BERLIN (Reuters) - Chancellor Angela Merkel signaled for the first time her intention to seek a third term in 2013, although a poll on Sunday showed Peer Steinbrueck of the main opposition party gaining more support from voters.
Merkel made the announcement indirectly in an interview with Sat-1 TV. Although her intention to lead her conservative Christian Democrats into the campaign for a third term was no surprise, the timing just before the summer break was unusual.
"Well, I do hope that the SPD come up with an opposing candidate for the next parliamentary elections," Merkel told Sat-1, Germany's fifth-most watched network, in an interview that aired on Friday and initially attracted little public notice.
Even though Steinbrueck, a conservative voice in the center-left Social Democrats, or SPD, is popular among voters on the right, Merkel said she had no worries about him or other SPD leaders who might carry their banner in the vote due in 2013.
"I know all those (candidates) whose names are being bandied about in public," said Merkel, elected in 2005 and re-elected in 2009. "So why don't we just wait and see what happens?"
Steinbrueck, a blunt-talking finance minister under Merkel in the grand coalition government from 2005 to 2009, has emerged only recently as the strongest SPD candidate.
The SPD is expected to decide on a candidate in 2012, but party insiders say preliminary decisions will be taken in 2011. Intermittent speculation that Merkel's coalition may not survive until 2013 has led to calls in the SPD to pick a candidate soon.
RULING COALITION LAGS IN POLLS
Merkel's center-right coalition of Christian Democrats and Free Democrats, or FDP, has trailed the opposition SPD and Greens in polls most of the past two years, even though surveys found the chancellor to have strong personal favorable ratings.

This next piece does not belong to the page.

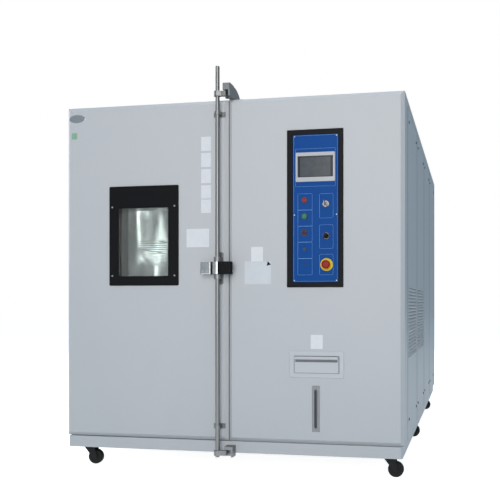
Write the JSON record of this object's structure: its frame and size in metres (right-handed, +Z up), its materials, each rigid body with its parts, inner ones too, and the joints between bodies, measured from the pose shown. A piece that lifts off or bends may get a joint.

Her coalition has been buffeted by tensions between the Christian Democrats and the FDP. The Free Democrats have pushed for tax cuts, as they promised in the last election, even though 70 percent of voters say debt reduction is more important.
A poll published in the Bild am Sonntag newspaper on Sunday found Steinbrueck well ahead of Merkel in the "more likeable" category, holding a 45 percent to 36 percent advantage.
It also found Steinbrueck holding leads among voters over Merkel in key categories like economic expertise and domestic security, although Merkel was stronger on foreign policy and social welfare.
"Steinbrueck would be an extremely dangerous candidate for the conservatives," Emnid polling institute head Klaus-Peter Schoeppner told the newspaper, adding the public felt he was more in touch with the problems of ordinary people than Merkel.
"If the SPD nominates Steinbrueck, the voting behavior of German voters is going to be turned upside down," he added.
In a poll on Friday by ARD TV, the CDU and its Bavarian sister party, Christian Social Union, fell by 1 percentage point in July to 32 percent -- their lowest this year. The FDP was at 5 percent, down from 14.8 percent in the 2009 vote.
The SPD rose one point to 26 percent, while its preferred coalition allies, the Greens, fell one point to 23 percent.